DS: There is a lot of unexpected surrealism weaved in, which adds to that “alternative universe” feeling. How else do you think that helps the story?

FM: There’s a grand tradition of writing about London in a surreal way. That’s what I was thinking, without sounding too grandiose. I wanted to create this sense of the city consuming itself, and I wanted that to be a metaphor for capitalism. So there are lots of metaphors in there: descriptions of eating and consumption, going down passageways and into the bowels of the city and being vomited out. 

DS: Sex work is also a very important part of the story, too. Did you feel pressure to get that right, to honour the real-life sex workers of Soho?
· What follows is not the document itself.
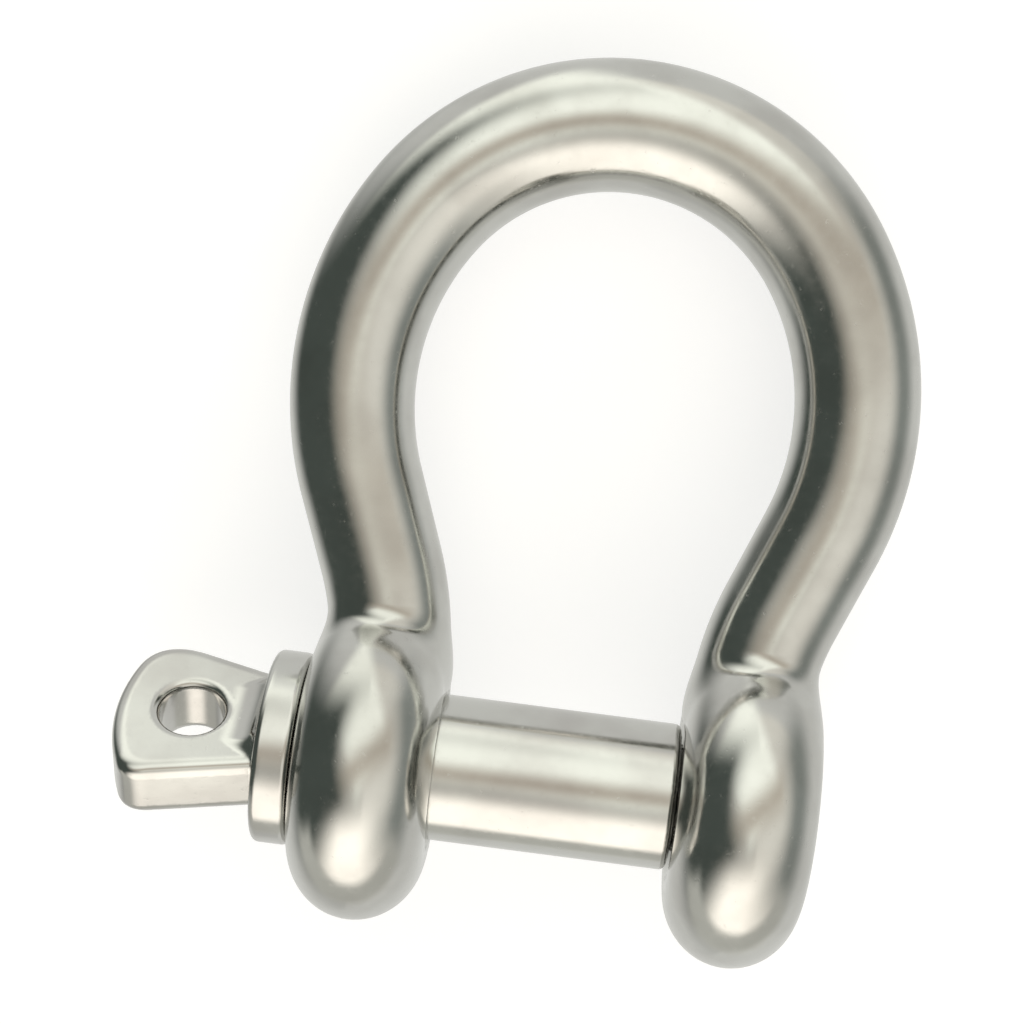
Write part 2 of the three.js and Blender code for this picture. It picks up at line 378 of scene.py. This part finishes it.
def polished_steel(name, colour, dull_colour, roughness):
    """Tumbled and buffed stainless steel: near mirror, with a faint orange peel, pits and hairlines."""
    material = bpy.data.materials.new(name)
    material.use_nodes = True
    tree = material.node_tree
    shader = tree.nodes["Principled BSDF"]
    shader.inputs["Metallic"].default_value = 1.0
    place = tree.nodes.new("ShaderNodeTexCoord").outputs["Object"]

    def noise(scale, detail, stretch=None):
        texture = node_at(tree, "ShaderNodeTexNoise", Scale=scale, Detail=detail)
        source = place
        if stretch:
            mapping = node_at(tree, "ShaderNodeMapping", Scale=stretch)
            tree.links.new(place, mapping.inputs["Vector"])
            source = mapping.outputs["Vector"]
        tree.links.new(source, texture.inputs["Vector"])
        return texture.outputs["Fac"]

    def ranged(source, low, high, to_low, to_high):
        step = node_at(tree, "ShaderNodeMapRange", interpolation_type="SMOOTHSTEP")
        for socket, value in zip(("From Min", "From Max", "To Min", "To Max"), (low, high, to_low, to_high)):
            step.inputs[socket].default_value = value
        tree.links.new(source, step.inputs["Value"])
        return step.outputs["Result"]

    clouds = noise(160, 3)
    grain = noise(1400, 4)
    pits = noise(2600, 2)
    hairlines = noise(900, 3, (0.12, 1.0, 1.0))

    tint = node_at(tree, "ShaderNodeMix", data_type="RGBA")
    tree.links.new(ranged(clouds, 0.35, 0.7, 0.0, 1.0), tint.inputs["Factor"])
    tint.inputs["A"].default_value = (*colour, 1)
    tint.inputs["B"].default_value = (*dull_colour, 1)
    tree.links.new(tint.outputs["Result"], shader.inputs["Base Color"])

    worn = tree.nodes.new("ShaderNodeMath")
    worn.operation = "ADD"
    tree.links.new(ranged(grain, 0.3, 0.75, roughness * 0.75, roughness * 1.25), worn.inputs[0])
    tree.links.new(ranged(pits, 0.62, 0.75, 0.0, 0.12), worn.inputs[1])
    tree.links.new(worn.outputs["Value"], shader.inputs["Roughness"])

    relief = tree.nodes.new("ShaderNodeMath")
    relief.operation = "MULTIPLY_ADD"
    tree.links.new(hairlines, relief.inputs[0])
    relief.inputs[1].default_value = 0.35
    tree.links.new(ranged(pits, 0.6, 0.78, 1.0, 0.0), relief.inputs[2])
    bump = node_at(tree, "ShaderNodeBump", Strength=0.06, Distance=0.00003)
    tree.links.new(relief.outputs["Value"], bump.inputs["Height"])
    tree.links.new(bump.outputs["Normal"], shader.inputs["Normal"])
    return material


# ---- the studio ----

# The camera stands over the shackle, a little to its crown's side, and the picture is turned a little.
# Distances are in metres and angles in radians.
AIM = FLAT_TO_ROW @ Vector((0, 23, 0))
CAMERA_DISTANCE = 0.160
CAMERA_LEAN = 0.072  # towards the crown from the bow's own normal, in radians
CAMERA_ROLL = 0.129
LENS = 73.7
SHIFT = (-0.080, -0.0247)

bow_turn = FLAT_TO_ROW.to_3x3().normalized()
OUT = bow_turn @ Vector((0, math.sin(CAMERA_LEAN), math.cos(CAMERA_LEAN)))
along_pin = bow_turn @ Vector((1, 0, 0))
to_crown = OUT.cross(along_pin)
RIGHT = math.cos(CAMERA_ROLL) * along_pin + math.sin(CAMERA_ROLL) * to_crown
UP = OUT.cross(RIGHT)


def add_camera():
    data = bpy.data.cameras.new("camera")
    data.lens = LENS
    data.sensor_width = 36.0
    data.shift_x, data.shift_y = SHIFT
    data.clip_start = 0.005
    data.clip_end = 10.0
    camera = bpy.data.objects.new("camera", data)
    bpy.context.scene.collection.objects.link(camera)
    turn = Matrix((RIGHT, UP, OUT)).transposed()
    camera.matrix_world = Matrix.Translation(AIM + CAMERA_DISTANCE * OUT) @ turn.to_4x4()
    bpy.context.scene.camera = camera


# The studio is a tent of soft light over a greyer table. Each panel is a soft-edged patch of light or shade:
# its bearing counter-clockwise from the camera's right and its angle from the camera's axis, its twist, its
# half-widths across and along that angle, the width of its soft edge, all in degrees, and its light.
TENT = (0.95, 0.92, 0.84)
TABLE = (0.75, 0.75, 0.72)
PANELS = [
    ("low window", 260, 70, 0, 30, 35, 40, (1.8, 1.7, 1.55)),
    ("upper cloth", 100, 40, -60, 50, 30, 15, (1.4, 1.42, 1.3)),
    ("camera's own shade", 0, 0, 15, 12, 60, 25, (0.68, 0.62, 0.53)),
    ("dark wall", 180, 75, 15, 45, 50, 40, (0.08, 0.095, 0.085)),
    ("right gap", 355, 85, 0, 45, 20, 35, (0.3, 0.32, 0.3)),
    ("low gap", 260, 105, 0, 55, 12, 12, (0.6, 0.6, 0.55)),
]


def toward(bearing, tilt):
    around = math.cos(bearing) * RIGHT + math.sin(bearing) * UP
    return math.cos(tilt) * OUT + math.sin(tilt) * around


def add_tent():
    world = bpy.data.worlds.new("tent")
    world.use_nodes = True
    bpy.context.scene.world = world
    tree = world.node_tree
    background = tree.nodes["Background"]
    direction = tree.nodes.new("ShaderNodeTexCoord").outputs["Generated"]

    def dot(axis):
        product = tree.nodes.new("ShaderNodeVectorMath")
        product.operation = "DOT_PRODUCT"
        tree.links.new(direction, product.inputs[0])
        product.inputs[1].default_value = axis
        return product.outputs["Value"]

    def within(source, half, soft):
        """1 where the direction lies within half of the panel's middle, fading to 0 over soft."""
        size = tree.nodes.new("ShaderNodeMath")
        size.operation = "ABSOLUTE"
        tree.links.new(source, size.inputs[0])
        fade = node_at(tree, "ShaderNodeMapRange", interpolation_type="SMOOTHSTEP")
        fade.inputs["From Min"].default_value = math.sin(math.radians(min(half + soft / 2, 89)))
        fade.inputs["From Max"].default_value = math.sin(math.radians(max(half - soft / 2, 0)))
        tree.links.new(size.outputs["Value"], fade.inputs["Value"])
        return fade.outputs["Result"]

    def times(a, b):
        product = tree.nodes.new("ShaderNodeMath")
        product.operation = "MULTIPLY"
        tree.links.new(a, product.inputs[0])
        tree.links.new(b, product.inputs[1])
        return product.outputs["Value"]

    height = node_at(tree, "ShaderNodeMapRange", interpolation_type="SMOOTHSTEP")
    height.inputs["From Min"].default_value = -0.1
    height.inputs["From Max"].default_value = 0.1
    tree.links.new(dot((0, 0, 1)), height.inputs["Value"])
    base = node_at(tree, "ShaderNodeMix", data_type="RGBA")
    tree.links.new(height.outputs["Result"], base.inputs["Factor"])
    base.inputs["A"].default_value = (*TABLE, 1)
    base.inputs["B"].default_value = (*TENT, 1)
    colour = base.outputs["Result"]
    for _, bearing, tilt, twist, across, along, soft, light in PANELS:
        bearing, tilt, twist = math.radians(bearing), math.radians(tilt), math.radians(twist)
        middle = toward(bearing, tilt)
        level = -math.sin(bearing) * RIGHT + math.cos(bearing) * UP
        sideways = math.cos(twist) * level + math.sin(twist) * middle.cross(level)
        mask = times(within(dot(sideways), across, soft), within(dot(middle.cross(sideways)), along, soft))
        front = node_at(tree, "ShaderNodeMapRange")
        front.inputs["From Max"].default_value = 0.05
        tree.links.new(dot(middle), front.inputs["Value"])
        mix = node_at(tree, "ShaderNodeMix", data_type="RGBA")
        tree.links.new(times(mask, front.outputs["Result"]), mix.inputs["Factor"])
        tree.links.new(colour, mix.inputs["A"])
        mix.inputs["B"].default_value = (*light, 1)
        colour = mix.outputs["Result"]
    tree.links.new(colour, background.inputs["Color"])


def add_floor():
    mesh = bpy.data.meshes.new("floor")
    shape = bmesh.new()
    bmesh.ops.create_circle(shape, cap_ends=True, segments=96, radius=FLOOR_RADIUS)
    shape.to_mesh(mesh)
    shape.free()
    floor = bpy.data.objects.new("floor", mesh)
    bpy.context.scene.collection.objects.link(floor)
    floor.location.z = cad_box[0][2] - FLOOR_DROP
    material = bpy.data.materials.new("floor_paper")
    material.use_nodes = True
    tree = material.node_tree
    shader = tree.nodes["Principled BSDF"]
    shader.inputs["Roughness"].default_value = 0.9
    fibres = node_at(tree, "ShaderNodeTexNoise", Scale=700.0, Detail=3.0)
    tone = node_at(tree, "ShaderNodeMix", data_type="RGBA")
    tree.links.new(fibres.outputs["Fac"], tone.inputs["Factor"])
    tone.inputs["A"].default_value = (0.5, 0.5, 0.5, 1)
    tone.inputs["B"].default_value = (0.53, 0.53, 0.53, 1)
    tree.links.new(tone.outputs["Result"], shader.inputs["Base Color"])
    # The table is lit from below, which keeps the shadows pale. The steel mirrors the tent, not the table.
    shader.inputs["Emission Color"].default_value = (1, 1, 1, 1)
    shader.inputs["Emission Strength"].default_value = TABLE_GLOW
    floor.visible_glossy = False
    mesh.materials.append(material)


# ---- the shackle ----

def add_bow():
    margin = 2 * BOW_STEP
    half_width = FLANK_RADIUS + BAR / 2
    crown = CROWN_CENTRE + CROWN_RADIUS + BAR / 2 + margin
    rim = EAR_RADIUS + margin
    bow = forging("bow", bow_field, (-half_width, -rim, -rim), (half_width, crown, rim), BOW_STEP)
    bow.data.materials.append(polished_steel("bow_steel", (0.64, 0.64, 0.615), (0.55, 0.545, 0.52), 0.15))
    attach(bow, "bow")
    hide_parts("bow_body")


def add_pin():
    margin = 3 * PIN_STEP
    end = COLLAR_FACE - TAB_LENGTH - TAB_CROWN - margin
    rim = COLLAR / 2 + margin
    pin = forging("pin", pin_field, (end, -rim, -rim), (EAR_OUTER + margin, rim, rim), PIN_STEP)
    pin.data.materials.append(polished_steel("pin_steel", (0.64, 0.64, 0.615), (0.56, 0.55, 0.53), 0.15))
    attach(pin, "pin")
    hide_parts("screw_pin", "pin_collar")


add_camera()
add_tent()
add_floor()
add_bow()
add_pin()
bpy.context.scene.view_settings.view_transform = "Standard"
FM: I really did try my best. My main focus was making those women well-rounded: I wanted them to be funny and intelligent, and also different from one another. I wanted to treat them like everybody else. I read a lot [about sex work], had a lot of conversations, and I wanted to be balanced. I didn’t want to glamorise anything, and I didn't want to present them as victims. I am totally convinced by the arguments for sex work decriminalisation, and there are many absolutely amazing activists who are much better placed to present those views and their policy ideas than me. I just wanted to present well-rounded characters who happened to be sex workers. 

DS: It feels like a political fable in many ways. Are you comfortable with that classification? Would you call this an anti-capitalist book?

FM: It’s definitely anti-capitalist. I wanted to show how everybody is caught up in the system of relentless capitalism and gentrification. And while the book definitely plays on caricatures and is cartoonish, I was trying to present the system as the problem. It’s less about the moral failings of individuals … I am interested in these ideas because I feel angry about society in its present form. It just felt obvious to me to try and grapple with them.

Interview has been edited for length and clarity.

Hot Stew is published by John Murray Press, and out now.